Pada tahun 2015 (Januari - Agustus), pemerintah melalukan import 8 komoditas pertanian dengan nilai sebesar US$ 3,5 miliar, atau sekitar Rp 51 triliun. Komoditas dimaksud antara lain : 1) Beras 225.029 ton dengan nilai US$ 97,8 juta, 2) Jagung 2,3 juta ton dengan nilai US$ 522,9 juta, 3) Kedelai 1,52 juta ton dengan nilai US$ 719,8 juta, 4) Biji gandum dan meslin 4,5 juta ton dengan nilai US$ 1,3 miliar, 5) Tepung terigu 61.178 ton dengan nilai US$ 22,3 juta, 6) Gula Pasir 46.298 ton dengan nilai US$ 19,5 juta, 7) Gula tebu (Raw Sugar) 1,98 juta ton dengan nilai US$ 789 juta dan 8) Garam 1,04 juta ton dengan nilai US$ 46,6 juta (sumber : Data Impor Pangan Indonesia).
Untuk tahun 2016 periode Januari - Juni, Kementerian Pertanian sebagaimana yang dirilis oleh Metro TV dalam acara Economic Challengers, telah menyusun rencana import komoditas pertanian dalam jumlah yang besar meliputi :
- Komoditas pangan dengan total nilai 3.6 Milyar USD mencakup antara lain : beras, gandum, jagung, kacang tanah, kedelai, ubi jalar, ubi kayu, dan kacang tanah.

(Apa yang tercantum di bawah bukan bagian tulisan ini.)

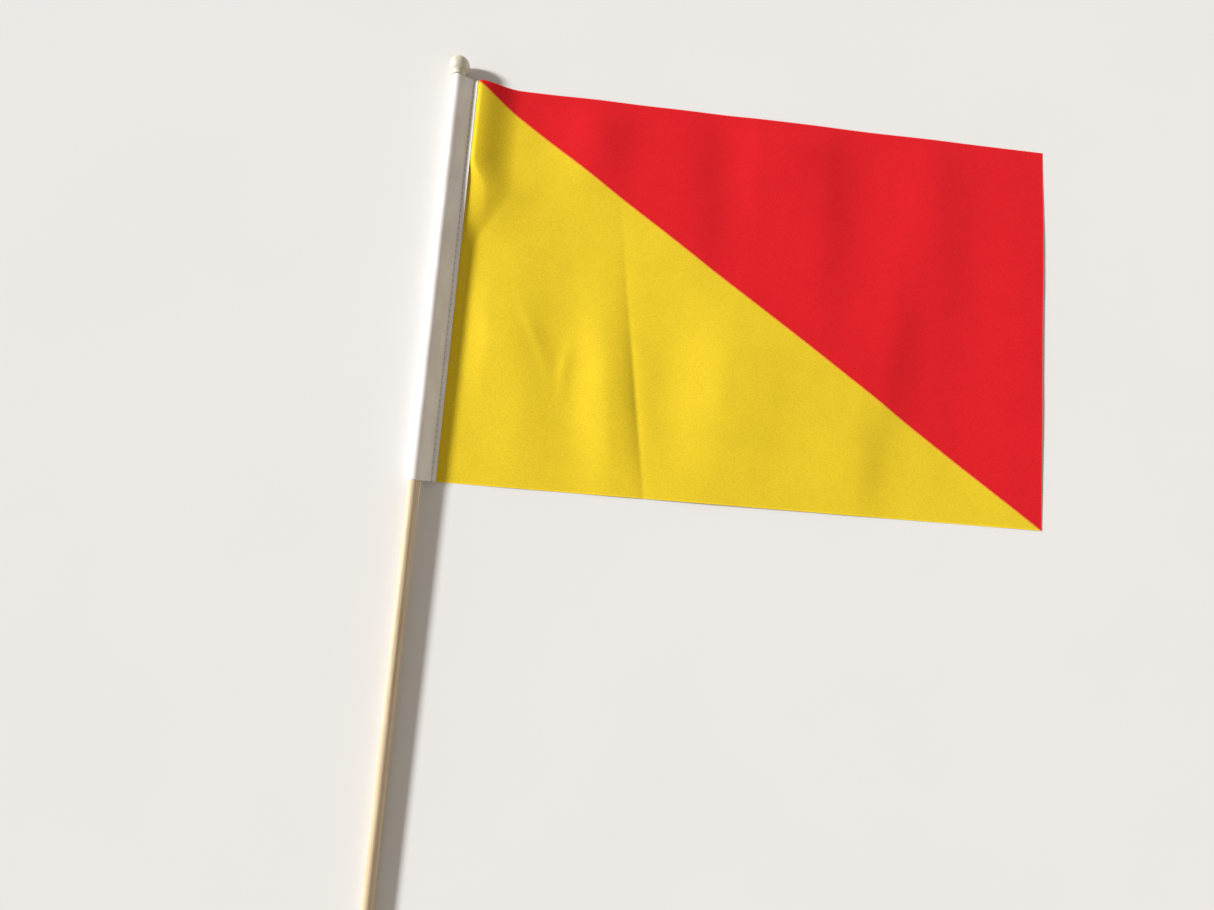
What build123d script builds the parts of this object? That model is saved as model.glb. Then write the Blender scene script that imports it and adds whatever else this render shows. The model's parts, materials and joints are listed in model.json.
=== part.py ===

- Komoditas Hortikulturas dengan total nilai 770.88 Juta USD dengan komoditas antara lain : kentang, tomat, bawang merah, bawang putih, kubis, jahe, wortel, cabe, bayam, polong-polongan, dan buah-buahan
- Komoditas Peternakan dengan total nilai 1.486 Milayar USD yang mencakup komoditas seperti : sapi hidup, daging lembu, susu, daging dan jeroan, ayam hidup, dan daging bebek.
Kebijakan import ini tentunya sangat memprihatikan ditengah peride "bonus demografi" yang diharapkan menarik tenaga kerja produktif dan terdidik untuk bergelut di sektor pertanian dalam rangka membangun ketahanan dan kedaulatan pangan nasional.
Profesi Petani yang Semakin Langka
Dalam pandangan Dr. Fasli Djalal (mantan Kepala BKKBN), bonus demografi ini bisa memberikan dampak positif pada satu sisi, serta dampak negatif disisi yang lainnya. Bonus demografi hanya akan bisa dinikmati jika angkatan kerja yang berlimpah tersebut berkualitas, yakni berkualitas dari segi kesehatan, kecukupan gizi, dan pendidikan (sumber : BKKBN.go.id).